>> Begin DATA PROVIDED

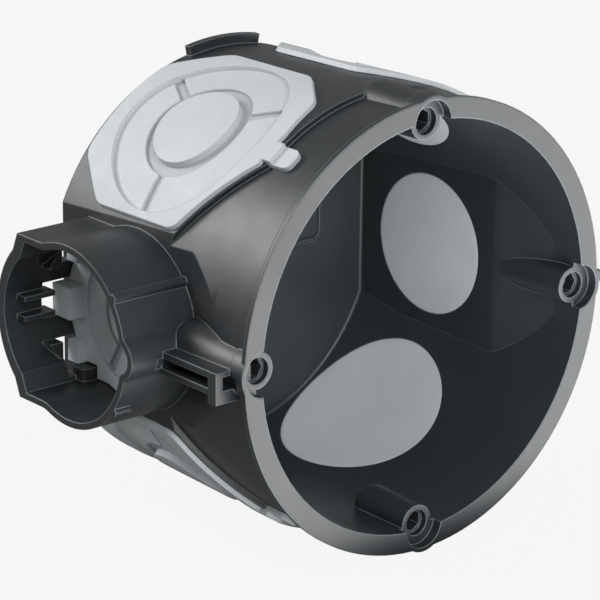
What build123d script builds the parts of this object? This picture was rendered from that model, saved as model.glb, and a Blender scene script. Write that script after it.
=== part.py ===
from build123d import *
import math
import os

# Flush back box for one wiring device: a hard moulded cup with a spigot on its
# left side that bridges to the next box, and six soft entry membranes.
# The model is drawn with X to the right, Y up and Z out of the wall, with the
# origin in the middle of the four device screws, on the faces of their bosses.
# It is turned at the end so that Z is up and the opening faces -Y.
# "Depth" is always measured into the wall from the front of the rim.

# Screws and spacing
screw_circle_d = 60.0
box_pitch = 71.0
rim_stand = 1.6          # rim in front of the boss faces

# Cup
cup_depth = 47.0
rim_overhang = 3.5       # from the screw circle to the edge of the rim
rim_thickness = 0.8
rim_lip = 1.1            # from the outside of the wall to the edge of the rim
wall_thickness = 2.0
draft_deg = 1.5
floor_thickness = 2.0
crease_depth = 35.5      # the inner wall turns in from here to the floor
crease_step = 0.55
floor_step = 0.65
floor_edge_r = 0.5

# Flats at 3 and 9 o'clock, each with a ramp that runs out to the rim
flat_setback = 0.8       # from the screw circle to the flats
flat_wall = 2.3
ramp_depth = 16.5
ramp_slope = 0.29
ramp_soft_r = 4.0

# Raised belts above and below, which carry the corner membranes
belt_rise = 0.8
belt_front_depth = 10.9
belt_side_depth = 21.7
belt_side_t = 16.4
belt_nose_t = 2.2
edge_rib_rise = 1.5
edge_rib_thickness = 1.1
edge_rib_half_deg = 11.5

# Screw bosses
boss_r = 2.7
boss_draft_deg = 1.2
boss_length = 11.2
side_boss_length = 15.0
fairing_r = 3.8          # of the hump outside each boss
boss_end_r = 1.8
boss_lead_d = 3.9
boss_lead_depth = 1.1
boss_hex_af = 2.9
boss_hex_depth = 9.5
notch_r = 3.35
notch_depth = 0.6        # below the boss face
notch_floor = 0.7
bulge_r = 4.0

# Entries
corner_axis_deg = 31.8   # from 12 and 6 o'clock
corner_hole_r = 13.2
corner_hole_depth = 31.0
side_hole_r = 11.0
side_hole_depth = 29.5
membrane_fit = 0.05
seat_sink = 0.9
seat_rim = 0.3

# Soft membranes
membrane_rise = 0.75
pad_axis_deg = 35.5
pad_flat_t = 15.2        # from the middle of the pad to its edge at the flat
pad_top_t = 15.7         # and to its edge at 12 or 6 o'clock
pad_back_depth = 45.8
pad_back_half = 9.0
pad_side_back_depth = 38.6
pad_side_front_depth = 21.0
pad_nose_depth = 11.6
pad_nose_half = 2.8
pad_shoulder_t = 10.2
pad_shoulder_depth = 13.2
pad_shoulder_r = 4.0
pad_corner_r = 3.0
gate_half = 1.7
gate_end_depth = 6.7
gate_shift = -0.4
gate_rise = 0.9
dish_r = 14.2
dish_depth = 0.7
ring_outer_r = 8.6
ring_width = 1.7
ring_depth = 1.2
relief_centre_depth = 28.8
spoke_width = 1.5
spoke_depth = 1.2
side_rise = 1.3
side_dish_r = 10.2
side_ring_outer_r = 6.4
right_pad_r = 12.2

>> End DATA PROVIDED
>> Begin DATA PROVIDED

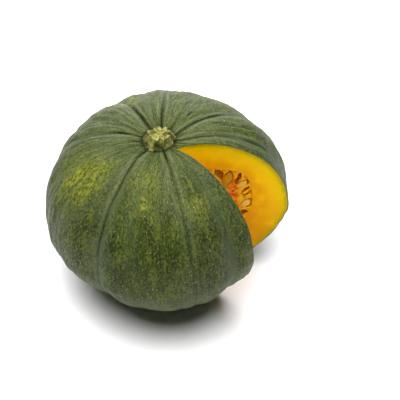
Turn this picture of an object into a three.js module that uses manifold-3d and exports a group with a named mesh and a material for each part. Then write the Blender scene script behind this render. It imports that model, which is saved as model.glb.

>> End DATA PROVIDED
>> Begin DATA PROVIDED

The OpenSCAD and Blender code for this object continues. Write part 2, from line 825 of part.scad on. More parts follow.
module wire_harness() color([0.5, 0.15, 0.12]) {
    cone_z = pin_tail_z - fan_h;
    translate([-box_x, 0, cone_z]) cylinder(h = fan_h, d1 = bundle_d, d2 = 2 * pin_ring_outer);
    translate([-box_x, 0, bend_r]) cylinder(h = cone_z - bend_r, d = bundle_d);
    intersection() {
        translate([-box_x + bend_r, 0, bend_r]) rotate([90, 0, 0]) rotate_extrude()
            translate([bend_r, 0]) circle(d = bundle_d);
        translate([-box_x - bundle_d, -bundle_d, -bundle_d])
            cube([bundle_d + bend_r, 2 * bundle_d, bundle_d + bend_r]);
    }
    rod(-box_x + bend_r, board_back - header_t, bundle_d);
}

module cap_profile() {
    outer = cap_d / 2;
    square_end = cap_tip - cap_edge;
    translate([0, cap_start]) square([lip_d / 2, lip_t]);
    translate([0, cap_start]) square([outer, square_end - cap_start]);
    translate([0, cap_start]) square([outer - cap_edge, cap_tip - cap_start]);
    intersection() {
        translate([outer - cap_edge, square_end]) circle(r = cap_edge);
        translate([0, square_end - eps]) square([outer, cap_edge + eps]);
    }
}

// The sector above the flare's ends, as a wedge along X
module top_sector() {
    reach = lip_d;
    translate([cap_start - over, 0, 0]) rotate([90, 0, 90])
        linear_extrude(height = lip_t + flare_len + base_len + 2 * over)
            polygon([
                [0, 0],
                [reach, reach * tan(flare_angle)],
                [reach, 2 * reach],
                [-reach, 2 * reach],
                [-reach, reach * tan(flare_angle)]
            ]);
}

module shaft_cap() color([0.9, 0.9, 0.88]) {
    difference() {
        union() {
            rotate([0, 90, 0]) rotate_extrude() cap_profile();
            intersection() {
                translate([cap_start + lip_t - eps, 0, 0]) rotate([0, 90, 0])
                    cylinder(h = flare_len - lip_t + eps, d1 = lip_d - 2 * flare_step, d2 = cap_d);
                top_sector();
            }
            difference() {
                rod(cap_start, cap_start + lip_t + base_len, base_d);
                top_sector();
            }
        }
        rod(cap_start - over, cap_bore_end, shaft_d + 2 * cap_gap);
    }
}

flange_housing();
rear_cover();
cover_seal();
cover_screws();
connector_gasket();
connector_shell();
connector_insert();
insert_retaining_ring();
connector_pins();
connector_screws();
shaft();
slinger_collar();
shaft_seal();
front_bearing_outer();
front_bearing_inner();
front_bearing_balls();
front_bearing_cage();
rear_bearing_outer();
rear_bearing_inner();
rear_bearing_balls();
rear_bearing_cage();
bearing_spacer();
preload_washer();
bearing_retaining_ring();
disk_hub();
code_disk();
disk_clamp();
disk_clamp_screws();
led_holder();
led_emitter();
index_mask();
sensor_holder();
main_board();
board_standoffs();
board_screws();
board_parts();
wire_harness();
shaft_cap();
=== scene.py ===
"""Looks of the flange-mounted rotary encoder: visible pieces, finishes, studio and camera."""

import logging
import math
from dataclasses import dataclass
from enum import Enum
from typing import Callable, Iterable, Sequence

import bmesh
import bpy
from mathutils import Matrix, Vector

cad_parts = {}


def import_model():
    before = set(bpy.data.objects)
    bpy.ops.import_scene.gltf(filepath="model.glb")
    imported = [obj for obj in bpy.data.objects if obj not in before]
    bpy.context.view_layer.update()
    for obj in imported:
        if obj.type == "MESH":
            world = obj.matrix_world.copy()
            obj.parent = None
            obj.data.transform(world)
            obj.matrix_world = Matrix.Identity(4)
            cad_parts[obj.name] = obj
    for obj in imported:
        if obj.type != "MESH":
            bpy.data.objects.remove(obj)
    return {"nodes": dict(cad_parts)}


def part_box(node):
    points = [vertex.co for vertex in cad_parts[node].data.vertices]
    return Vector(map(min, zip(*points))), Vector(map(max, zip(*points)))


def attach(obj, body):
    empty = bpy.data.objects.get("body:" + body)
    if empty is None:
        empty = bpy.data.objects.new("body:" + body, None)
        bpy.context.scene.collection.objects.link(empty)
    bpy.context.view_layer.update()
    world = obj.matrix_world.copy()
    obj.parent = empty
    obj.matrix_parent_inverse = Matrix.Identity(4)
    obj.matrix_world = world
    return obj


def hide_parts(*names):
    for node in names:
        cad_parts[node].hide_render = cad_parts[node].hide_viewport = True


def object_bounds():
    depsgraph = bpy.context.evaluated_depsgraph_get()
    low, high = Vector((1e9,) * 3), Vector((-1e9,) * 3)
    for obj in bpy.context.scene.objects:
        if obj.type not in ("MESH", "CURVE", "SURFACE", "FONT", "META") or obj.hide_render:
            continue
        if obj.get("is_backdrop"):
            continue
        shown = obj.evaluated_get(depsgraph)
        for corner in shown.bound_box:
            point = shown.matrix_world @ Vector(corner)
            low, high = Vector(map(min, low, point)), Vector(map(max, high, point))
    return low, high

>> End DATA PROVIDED

EXERCISE PROMPT ▸
Exactly and only the lines from the line with "What build123d script" to the line with "rim_stand = 1.6", both included, are to be printed.

SOLUTION TO THE PROBLEM ▸
What build123d script builds the parts of this object? This picture was rendered from that model, saved as model.glb, and a Blender scene script. Write that script after it.
=== part.py ===
from build123d import *
import math
import os

# Flush back box for one wiring device: a hard moulded cup with a spigot on its
# left side that bridges to the next box, and six soft entry membranes.
# The model is drawn with X to the right, Y up and Z out of the wall, with the
# origin in the middle of the four device screws, on the faces of their bosses.
# It is turned at the end so that Z is up and the opening faces -Y.
# "Depth" is always measured into the wall from the front of the rim.

# Screws and spacing
screw_circle_d = 60.0
box_pitch = 71.0
rim_stand = 1.6          # rim in front of the boss faces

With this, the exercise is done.